INSTRUCTIONS FOR THE TASK | Your task is to write out the complete listing exactly as it is shown.
=== DATASET CONTENT ===
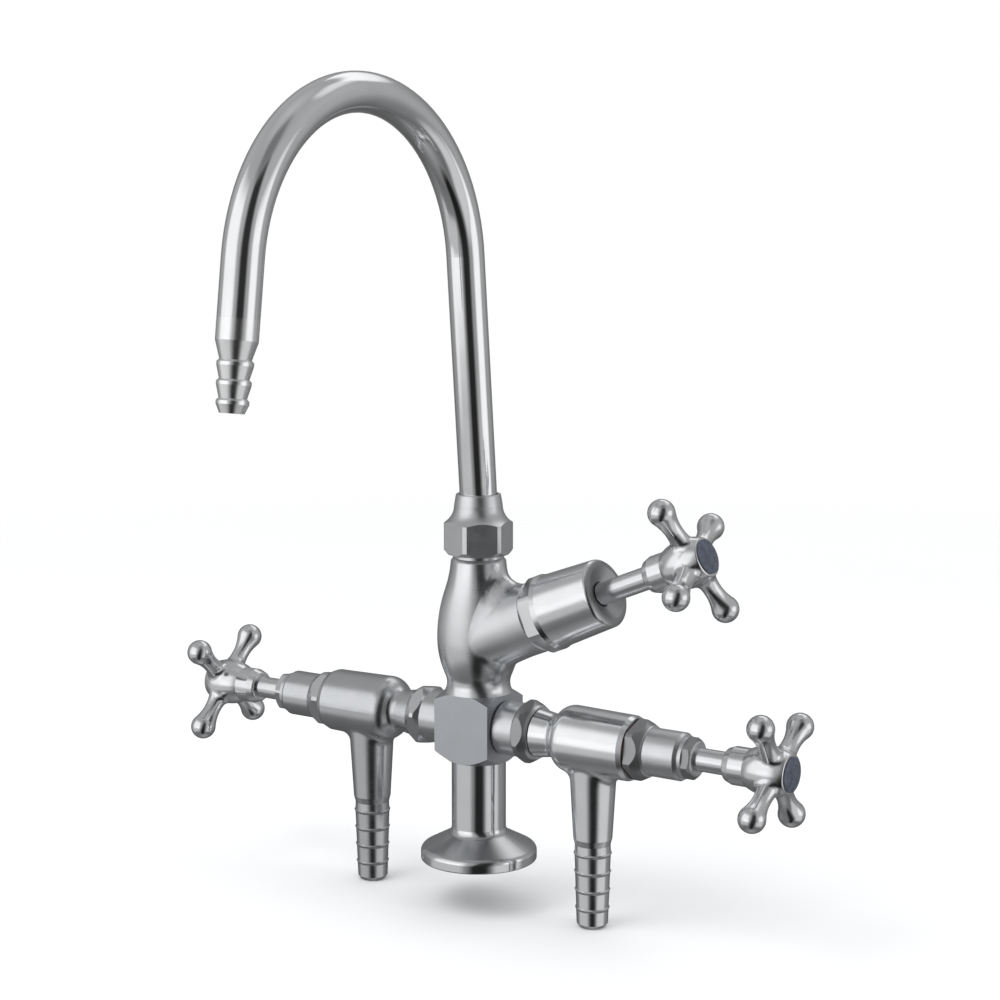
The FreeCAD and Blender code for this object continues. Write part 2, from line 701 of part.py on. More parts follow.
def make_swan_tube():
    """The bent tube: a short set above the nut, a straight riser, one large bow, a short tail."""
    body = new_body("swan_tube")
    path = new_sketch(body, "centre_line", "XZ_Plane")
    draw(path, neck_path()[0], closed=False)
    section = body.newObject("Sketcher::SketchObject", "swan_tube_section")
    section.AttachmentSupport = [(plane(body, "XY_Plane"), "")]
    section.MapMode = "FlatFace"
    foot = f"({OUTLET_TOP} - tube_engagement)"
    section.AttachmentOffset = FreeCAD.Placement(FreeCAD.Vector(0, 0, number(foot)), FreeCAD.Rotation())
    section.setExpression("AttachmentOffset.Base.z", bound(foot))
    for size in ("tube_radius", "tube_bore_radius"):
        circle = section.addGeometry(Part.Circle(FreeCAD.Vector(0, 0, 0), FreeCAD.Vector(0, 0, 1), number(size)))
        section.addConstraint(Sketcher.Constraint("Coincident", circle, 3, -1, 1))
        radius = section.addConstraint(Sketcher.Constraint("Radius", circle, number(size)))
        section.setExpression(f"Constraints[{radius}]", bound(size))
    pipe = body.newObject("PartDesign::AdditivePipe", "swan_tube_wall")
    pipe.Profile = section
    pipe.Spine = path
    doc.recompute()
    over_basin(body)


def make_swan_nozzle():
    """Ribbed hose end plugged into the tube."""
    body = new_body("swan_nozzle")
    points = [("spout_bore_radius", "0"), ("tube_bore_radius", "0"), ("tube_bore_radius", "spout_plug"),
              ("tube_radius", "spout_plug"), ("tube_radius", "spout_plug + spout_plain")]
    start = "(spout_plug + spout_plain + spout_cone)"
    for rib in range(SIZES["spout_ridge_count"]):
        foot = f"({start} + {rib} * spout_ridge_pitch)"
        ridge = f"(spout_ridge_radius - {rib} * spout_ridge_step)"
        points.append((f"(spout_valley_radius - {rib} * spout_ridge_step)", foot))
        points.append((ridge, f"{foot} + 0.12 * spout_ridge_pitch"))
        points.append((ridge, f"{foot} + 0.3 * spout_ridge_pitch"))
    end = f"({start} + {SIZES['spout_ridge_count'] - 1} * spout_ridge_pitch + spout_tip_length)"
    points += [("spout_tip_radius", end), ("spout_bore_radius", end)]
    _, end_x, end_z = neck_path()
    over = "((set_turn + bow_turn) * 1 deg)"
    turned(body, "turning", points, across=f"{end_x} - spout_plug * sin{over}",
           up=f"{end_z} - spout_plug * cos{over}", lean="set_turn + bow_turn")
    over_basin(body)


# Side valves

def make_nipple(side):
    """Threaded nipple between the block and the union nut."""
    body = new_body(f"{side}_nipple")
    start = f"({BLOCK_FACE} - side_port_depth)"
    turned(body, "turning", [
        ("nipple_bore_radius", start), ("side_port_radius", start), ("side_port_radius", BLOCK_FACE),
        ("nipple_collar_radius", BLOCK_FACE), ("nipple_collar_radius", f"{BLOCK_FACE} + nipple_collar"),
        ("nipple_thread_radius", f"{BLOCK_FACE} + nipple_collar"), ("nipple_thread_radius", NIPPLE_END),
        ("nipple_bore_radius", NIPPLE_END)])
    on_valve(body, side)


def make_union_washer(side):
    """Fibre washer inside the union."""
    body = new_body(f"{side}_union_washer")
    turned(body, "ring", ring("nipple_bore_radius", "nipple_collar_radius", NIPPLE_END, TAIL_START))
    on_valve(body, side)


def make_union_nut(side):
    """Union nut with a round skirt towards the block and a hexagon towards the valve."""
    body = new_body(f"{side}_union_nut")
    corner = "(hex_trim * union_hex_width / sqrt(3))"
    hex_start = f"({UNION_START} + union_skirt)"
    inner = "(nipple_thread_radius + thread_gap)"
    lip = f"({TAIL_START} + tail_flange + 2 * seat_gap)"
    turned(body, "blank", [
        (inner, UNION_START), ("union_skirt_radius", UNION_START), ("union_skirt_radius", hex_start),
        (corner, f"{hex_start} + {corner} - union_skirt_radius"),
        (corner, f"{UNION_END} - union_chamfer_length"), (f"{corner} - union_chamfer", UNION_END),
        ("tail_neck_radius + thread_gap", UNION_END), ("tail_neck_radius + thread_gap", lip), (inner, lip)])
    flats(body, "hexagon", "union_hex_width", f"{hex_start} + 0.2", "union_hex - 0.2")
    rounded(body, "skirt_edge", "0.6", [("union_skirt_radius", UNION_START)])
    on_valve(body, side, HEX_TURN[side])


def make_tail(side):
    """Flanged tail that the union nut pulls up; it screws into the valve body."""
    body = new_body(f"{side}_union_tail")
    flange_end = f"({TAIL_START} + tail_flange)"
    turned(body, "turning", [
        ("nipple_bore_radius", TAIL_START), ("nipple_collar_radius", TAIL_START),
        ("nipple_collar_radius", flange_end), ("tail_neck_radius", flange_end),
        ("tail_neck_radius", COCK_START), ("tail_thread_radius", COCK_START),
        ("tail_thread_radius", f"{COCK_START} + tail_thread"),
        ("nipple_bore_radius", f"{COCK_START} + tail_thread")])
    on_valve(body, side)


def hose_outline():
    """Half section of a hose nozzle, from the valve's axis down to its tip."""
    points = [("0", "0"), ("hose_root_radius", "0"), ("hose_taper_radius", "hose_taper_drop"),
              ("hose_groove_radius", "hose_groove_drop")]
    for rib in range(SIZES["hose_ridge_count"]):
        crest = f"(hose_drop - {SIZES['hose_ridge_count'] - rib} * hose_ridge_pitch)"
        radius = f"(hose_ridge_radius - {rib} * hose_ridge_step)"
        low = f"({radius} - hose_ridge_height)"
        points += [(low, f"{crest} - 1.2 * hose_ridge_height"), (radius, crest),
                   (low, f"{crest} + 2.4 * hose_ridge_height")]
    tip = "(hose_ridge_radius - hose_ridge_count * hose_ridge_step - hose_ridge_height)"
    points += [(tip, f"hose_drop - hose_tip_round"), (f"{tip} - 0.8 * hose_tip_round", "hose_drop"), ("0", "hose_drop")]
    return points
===
FINISHED TASK |
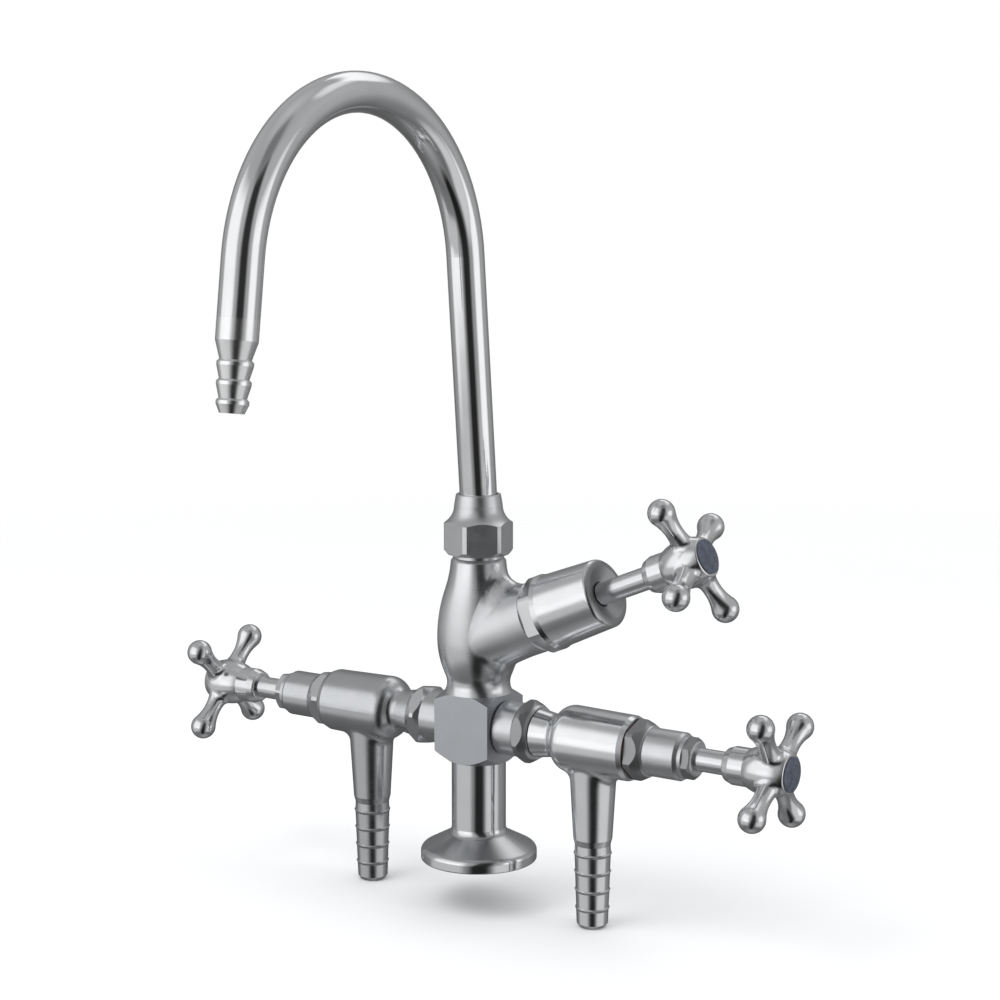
The FreeCAD and Blender code for this object continues. Write part 2, from line 701 of part.py on. More parts follow.
def make_swan_tube():
    """The bent tube: a short set above the nut, a straight riser, one large bow, a short tail."""
    body = new_body("swan_tube")
    path = new_sketch(body, "centre_line", "XZ_Plane")
    draw(path, neck_path()[0], closed=False)
    section = body.newObject("Sketcher::SketchObject", "swan_tube_section")
    section.AttachmentSupport = [(plane(body, "XY_Plane"), "")]
    section.MapMode = "FlatFace"
    foot = f"({OUTLET_TOP} - tube_engagement)"
    section.AttachmentOffset = FreeCAD.Placement(FreeCAD.Vector(0, 0, number(foot)), FreeCAD.Rotation())
    section.setExpression("AttachmentOffset.Base.z", bound(foot))
    for size in ("tube_radius", "tube_bore_radius"):
        circle = section.addGeometry(Part.Circle(FreeCAD.Vector(0, 0, 0), FreeCAD.Vector(0, 0, 1), number(size)))
        section.addConstraint(Sketcher.Constraint("Coincident", circle, 3, -1, 1))
        radius = section.addConstraint(Sketcher.Constraint("Radius", circle, number(size)))
        section.setExpression(f"Constraints[{radius}]", bound(size))
    pipe = body.newObject("PartDesign::AdditivePipe", "swan_tube_wall")
    pipe.Profile = section
    pipe.Spine = path
    doc.recompute()
    over_basin(body)


def make_swan_nozzle():
    """Ribbed hose end plugged into the tube."""
    body = new_body("swan_nozzle")
    points = [("spout_bore_radius", "0"), ("tube_bore_radius", "0"), ("tube_bore_radius", "spout_plug"),
              ("tube_radius", "spout_plug"), ("tube_radius", "spout_plug + spout_plain")]
    start = "(spout_plug + spout_plain + spout_cone)"
    for rib in range(SIZES["spout_ridge_count"]):
        foot = f"({start} + {rib} * spout_ridge_pitch)"
        ridge = f"(spout_ridge_radius - {rib} * spout_ridge_step)"
        points.append((f"(spout_valley_radius - {rib} * spout_ridge_step)", foot))
        points.append((ridge, f"{foot} + 0.12 * spout_ridge_pitch"))
        points.append((ridge, f"{foot} + 0.3 * spout_ridge_pitch"))
    end = f"({start} + {SIZES['spout_ridge_count'] - 1} * spout_ridge_pitch + spout_tip_length)"
    points += [("spout_tip_radius", end), ("spout_bore_radius", end)]
    _, end_x, end_z = neck_path()
    over = "((set_turn + bow_turn) * 1 deg)"
    turned(body, "turning", points, across=f"{end_x} - spout_plug * sin{over}",
           up=f"{end_z} - spout_plug * cos{over}", lean="set_turn + bow_turn")
    over_basin(body)


# Side valves

def make_nipple(side):
    """Threaded nipple between the block and the union nut."""
    body = new_body(f"{side}_nipple")
    start = f"({BLOCK_FACE} - side_port_depth)"
    turned(body, "turning", [
        ("nipple_bore_radius", start), ("side_port_radius", start), ("side_port_radius", BLOCK_FACE),
        ("nipple_collar_radius", BLOCK_FACE), ("nipple_collar_radius", f"{BLOCK_FACE} + nipple_collar"),
        ("nipple_thread_radius", f"{BLOCK_FACE} + nipple_collar"), ("nipple_thread_radius", NIPPLE_END),
        ("nipple_bore_radius", NIPPLE_END)])
    on_valve(body, side)


def make_union_washer(side):
    """Fibre washer inside the union."""
    body = new_body(f"{side}_union_washer")
    turned(body, "ring", ring("nipple_bore_radius", "nipple_collar_radius", NIPPLE_END, TAIL_START))
    on_valve(body, side)


def make_union_nut(side):
    """Union nut with a round skirt towards the block and a hexagon towards the valve."""
    body = new_body(f"{side}_union_nut")
    corner = "(hex_trim * union_hex_width / sqrt(3))"
    hex_start = f"({UNION_START} + union_skirt)"
    inner = "(nipple_thread_radius + thread_gap)"
    lip = f"({TAIL_START} + tail_flange + 2 * seat_gap)"
    turned(body, "blank", [
        (inner, UNION_START), ("union_skirt_radius", UNION_START), ("union_skirt_radius", hex_start),
        (corner, f"{hex_start} + {corner} - union_skirt_radius"),
        (corner, f"{UNION_END} - union_chamfer_length"), (f"{corner} - union_chamfer", UNION_END),
        ("tail_neck_radius + thread_gap", UNION_END), ("tail_neck_radius + thread_gap", lip), (inner, lip)])
    flats(body, "hexagon", "union_hex_width", f"{hex_start} + 0.2", "union_hex - 0.2")
    rounded(body, "skirt_edge", "0.6", [("union_skirt_radius", UNION_START)])
    on_valve(body, side, HEX_TURN[side])


def make_tail(side):
    """Flanged tail that the union nut pulls up; it screws into the valve body."""
    body = new_body(f"{side}_union_tail")
    flange_end = f"({TAIL_START} + tail_flange)"
    turned(body, "turning", [
        ("nipple_bore_radius", TAIL_START), ("nipple_collar_radius", TAIL_START),
        ("nipple_collar_radius", flange_end), ("tail_neck_radius", flange_end),
        ("tail_neck_radius", COCK_START), ("tail_thread_radius", COCK_START),
        ("tail_thread_radius", f"{COCK_START} + tail_thread"),
        ("nipple_bore_radius", f"{COCK_START} + tail_thread")])
    on_valve(body, side)


def hose_outline():
    """Half section of a hose nozzle, from the valve's axis down to its tip."""
    points = [("0", "0"), ("hose_root_radius", "0"), ("hose_taper_radius", "hose_taper_drop"),
              ("hose_groove_radius", "hose_groove_drop")]
    for rib in range(SIZES["hose_ridge_count"]):
        crest = f"(hose_drop - {SIZES['hose_ridge_count'] - rib} * hose_ridge_pitch)"
        radius = f"(hose_ridge_radius - {rib} * hose_ridge_step)"
        low = f"({radius} - hose_ridge_height)"
        points += [(low, f"{crest} - 1.2 * hose_ridge_height"), (radius, crest),
                   (low, f"{crest} + 2.4 * hose_ridge_height")]
    tip = "(hose_ridge_radius - hose_ridge_count * hose_ridge_step - hose_ridge_height)"
    points += [(tip, f"hose_drop - hose_tip_round"), (f"{tip} - 0.8 * hose_tip_round", "hose_drop"), ("0", "hose_drop")]
    return points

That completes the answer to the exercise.